SET TASK:
Output every line of the data exactly as it appears.

MATERIAL PROVIDED:
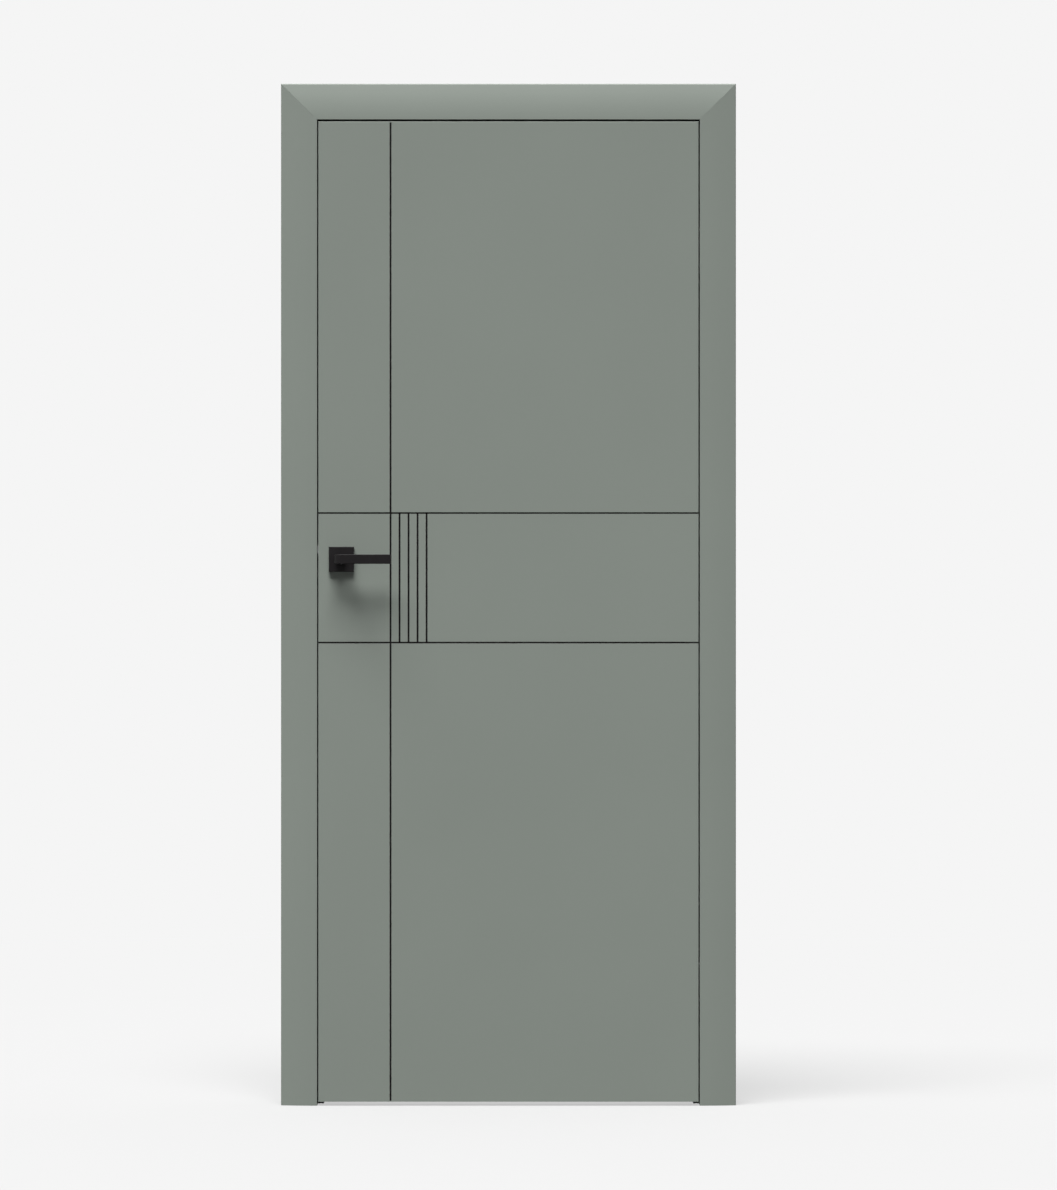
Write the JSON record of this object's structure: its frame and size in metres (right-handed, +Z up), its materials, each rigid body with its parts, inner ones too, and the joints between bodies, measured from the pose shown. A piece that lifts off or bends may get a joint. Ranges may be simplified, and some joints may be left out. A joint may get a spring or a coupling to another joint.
{
  "type": "interior door",
  "caption": "Flush interior door in a mitred frame, with thin dark inlay lines across a grey-green face and a black lever on a square rose; leaf, lever, latch and concealed hinges move.",
  "frame": {"origin": "on the floor, midway across the door and midway between the front lever's face and the back casing's face", "axes": "+X to the hinge side, +Y from the face of the door to its back, +Z up"},
  "size_m": [0.929, 0.187, 2.086],
  "materials": {
    "lacquer": "smooth matt grey-green lacquer on fibreboard",
    "inlay_black": "matt black anodised strip",
    "handle_black": "fine matt black powder coat",
    "seal_rubber": "soft dark rubber",
    "zinc_steel": "zinc-plated steel",
    "brushed_steel": "brushed stainless steel",
    "hinge_zinc": "satin metal die casting",
    "hinge_steel": "brushed steel",
    "base_plastic": "matt black plastic",
    "pine": "planed softwood",
    "chipboard": "raw chipboard"
  },
  "bodies": {
    "frame": {"casing_front_head": "lacquer", "casing_front_hinge_side": "lacquer", "casing_front_latch_side": "lacquer", "casing_rear_head": "lacquer", "casing_rear_hinge_side": "lacquer", "casing_rear_latch_side": "lacquer", "hinge_backing_blocks": "pine", "hinge_frame_body_lower": "hinge_zinc", "hinge_frame_body_upper": "hinge_zinc", "hinge_frame_pins": "zinc_steel", "jamb_corner_brackets": "zinc_steel", "jamb_head": "lacquer", "jamb_hinge_side": "lacquer", "jamb_latch_side": "lacquer", "seal_head": "seal_rubber", "seal_hinge_side": "seal_rubber", "seal_latch_side": "seal_rubber", "strike_plate": "brushed_steel"},
    "leaf": {"edge_band_hinge_side": "lacquer", "edge_band_latch_side": "lacquer", "edge_band_top": "lacquer", "facing_back": "lacquer", "facing_front": "lacquer", "hinge_leaf_body_lower": "hinge_zinc", "hinge_leaf_body_upper": "hinge_zinc", "hinge_leaf_pins": "zinc_steel", "inlay_cross": "inlay_black", "inlay_long": "inlay_black", "inlay_short": "inlay_black", "latch_case": "zinc_steel", "latch_case_cover": "zinc_steel", "latch_faceplate": "brushed_steel", "latch_spring": "zinc_steel", "leaf_core": "chipboard", "lock_block": "pine", "rail_bottom": "pine", "rail_top": "pine", "rose_back": "handle_black", "rose_base_back": "base_plastic", "rose_base_front": "base_plastic", "rose_bolts": "zinc_steel", "rose_front": "handle_black", "stile_hinge_side": "pine", "stile_latch_side": "pine"},
    "lever": {"lever_front": "handle_black", "lever_back": "handle_black", "spindle": "zinc_steel", "latch_follower": "zinc_steel"},
    "latch": {"latch_bolt": "zinc_steel"},
    "frame_links": {"hinge_frame_link_lower": "hinge_steel", "hinge_frame_link_upper": "hinge_steel"},
    "leaf_links": {"hinge_leaf_link_lower": "hinge_steel", "hinge_leaf_link_upper": "hinge_steel"}
  },
  "joints": [
    {"name": "leaf_swing", "type": "hinge", "parent": "frame", "child": "leaf", "pos_m": [0.38925, -0.04, 1], "axis": [0, 0, 1], "range_deg": [0, 105]},
    {"name": "frame_link_turn", "type": "hinge", "parent": "frame", "child": "frame_links", "pos_m": [0.39475, -0.0225, 1], "axis": [0, 0, 1], "range_deg": [0, 65]},
    {"name": "leaf_link_turn", "type": "hinge", "parent": "leaf", "child": "leaf_links", "pos_m": [0.38375, -0.0225, 1], "axis": [0, 0, 1], "range_deg": [-65, 0]},
    {"name": "lever_turn", "type": "hinge", "parent": "leaf", "child": "lever", "pos_m": [-0.3407, -0.0185, 1.1147], "axis": [0, 1, 0], "range_deg": [0, 40], "stiffness_Nm_per_rad": 1.5, "springref_deg": -17.19},
    {"name": "bolt_slide", "type": "slide", "parent": "leaf", "child": "latch", "axis": [1, 0, 0], "range_m": [0, 0.0112], "deforming": ["latch_spring"]}
  ],
  "couplings": [
    {"joint": "frame_link_turn", "follows": "leaf_swing", "ratio": 0.61},
    {"joint": "leaf_link_turn", "follows": "leaf_swing", "ratio": -0.61},
    {"joint": "bolt_slide", "follows": "lever_turn", "m_per_rad": 0.01575}
  ]
}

FINAL ANSWER:
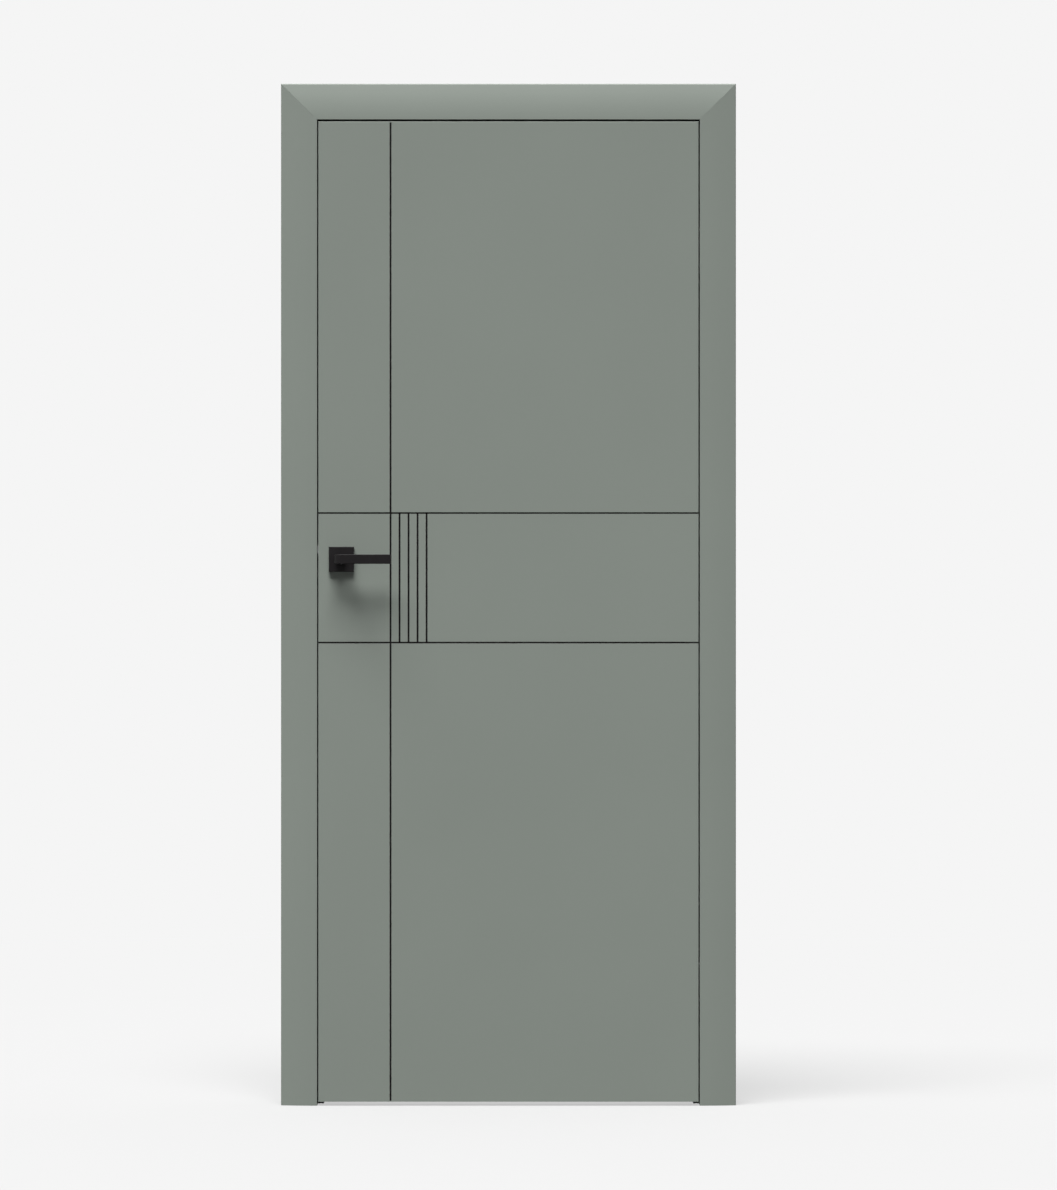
Write the JSON record of this object's structure: its frame and size in metres (right-handed, +Z up), its materials, each rigid body with its parts, inner ones too, and the joints between bodies, measured from the pose shown. A piece that lifts off or bends may get a joint. Ranges may be simplified, and some joints may be left out. A joint may get a spring or a coupling to another joint.
{
  "type": "interior door",
  "caption": "Flush interior door in a mitred frame, with thin dark inlay lines across a grey-green face and a black lever on a square rose; leaf, lever, latch and concealed hinges move.",
  "frame": {"origin": "on the floor, midway across the door and midway between the front lever's face and the back casing's face", "axes": "+X to the hinge side, +Y from the face of the door to its back, +Z up"},
  "size_m": [0.929, 0.187, 2.086],
  "materials": {
    "lacquer": "smooth matt grey-green lacquer on fibreboard",
    "inlay_black": "matt black anodised strip",
    "handle_black": "fine matt black powder coat",
    "seal_rubber": "soft dark rubber",
    "zinc_steel": "zinc-plated steel",
    "brushed_steel": "brushed stainless steel",
    "hinge_zinc": "satin metal die casting",
    "hinge_steel": "brushed steel",
    "base_plastic": "matt black plastic",
    "pine": "planed softwood",
    "chipboard": "raw chipboard"
  },
  "bodies": {
    "frame": {"casing_front_head": "lacquer", "casing_front_hinge_side": "lacquer", "casing_front_latch_side": "lacquer", "casing_rear_head": "lacquer", "casing_rear_hinge_side": "lacquer", "casing_rear_latch_side": "lacquer", "hinge_backing_blocks": "pine", "hinge_frame_body_lower": "hinge_zinc", "hinge_frame_body_upper": "hinge_zinc", "hinge_frame_pins": "zinc_steel", "jamb_corner_brackets": "zinc_steel", "jamb_head": "lacquer", "jamb_hinge_side": "lacquer", "jamb_latch_side": "lacquer", "seal_head": "seal_rubber", "seal_hinge_side": "seal_rubber", "seal_latch_side": "seal_rubber", "strike_plate": "brushed_steel"},
    "leaf": {"edge_band_hinge_side": "lacquer", "edge_band_latch_side": "lacquer", "edge_band_top": "lacquer", "facing_back": "lacquer", "facing_front": "lacquer", "hinge_leaf_body_lower": "hinge_zinc", "hinge_leaf_body_upper": "hinge_zinc", "hinge_leaf_pins": "zinc_steel", "inlay_cross": "inlay_black", "inlay_long": "inlay_black", "inlay_short": "inlay_black", "latch_case": "zinc_steel", "latch_case_cover": "zinc_steel", "latch_faceplate": "brushed_steel", "latch_spring": "zinc_steel", "leaf_core": "chipboard", "lock_block": "pine", "rail_bottom": "pine", "rail_top": "pine", "rose_back": "handle_black", "rose_base_back": "base_plastic", "rose_base_front": "base_plastic", "rose_bolts": "zinc_steel", "rose_front": "handle_black", "stile_hinge_side": "pine", "stile_latch_side": "pine"},
    "lever": {"lever_front": "handle_black", "lever_back": "handle_black", "spindle": "zinc_steel", "latch_follower": "zinc_steel"},
    "latch": {"latch_bolt": "zinc_steel"},
    "frame_links": {"hinge_frame_link_lower": "hinge_steel", "hinge_frame_link_upper": "hinge_steel"},
    "leaf_links": {"hinge_leaf_link_lower": "hinge_steel", "hinge_leaf_link_upper": "hinge_steel"}
  },
  "joints": [
    {"name": "leaf_swing", "type": "hinge", "parent": "frame", "child": "leaf", "pos_m": [0.38925, -0.04, 1], "axis": [0, 0, 1], "range_deg": [0, 105]},
    {"name": "frame_link_turn", "type": "hinge", "parent": "frame", "child": "frame_links", "pos_m": [0.39475, -0.0225, 1], "axis": [0, 0, 1], "range_deg": [0, 65]},
    {"name": "leaf_link_turn", "type": "hinge", "parent": "leaf", "child": "leaf_links", "pos_m": [0.38375, -0.0225, 1], "axis": [0, 0, 1], "range_deg": [-65, 0]},
    {"name": "lever_turn", "type": "hinge", "parent": "leaf", "child": "lever", "pos_m": [-0.3407, -0.0185, 1.1147], "axis": [0, 1, 0], "range_deg": [0, 40], "stiffness_Nm_per_rad": 1.5, "springref_deg": -17.19},
    {"name": "bolt_slide", "type": "slide", "parent": "leaf", "child": "latch", "axis": [1, 0, 0], "range_m": [0, 0.0112], "deforming": ["latch_spring"]}
  ],
  "couplings": [
    {"joint": "frame_link_turn", "follows": "leaf_swing", "ratio": 0.61},
    {"joint": "leaf_link_turn", "follows": "leaf_swing", "ratio": -0.61},
    {"joint": "bolt_slide", "follows": "lever_turn", "m_per_rad": 0.01575}
  ]
}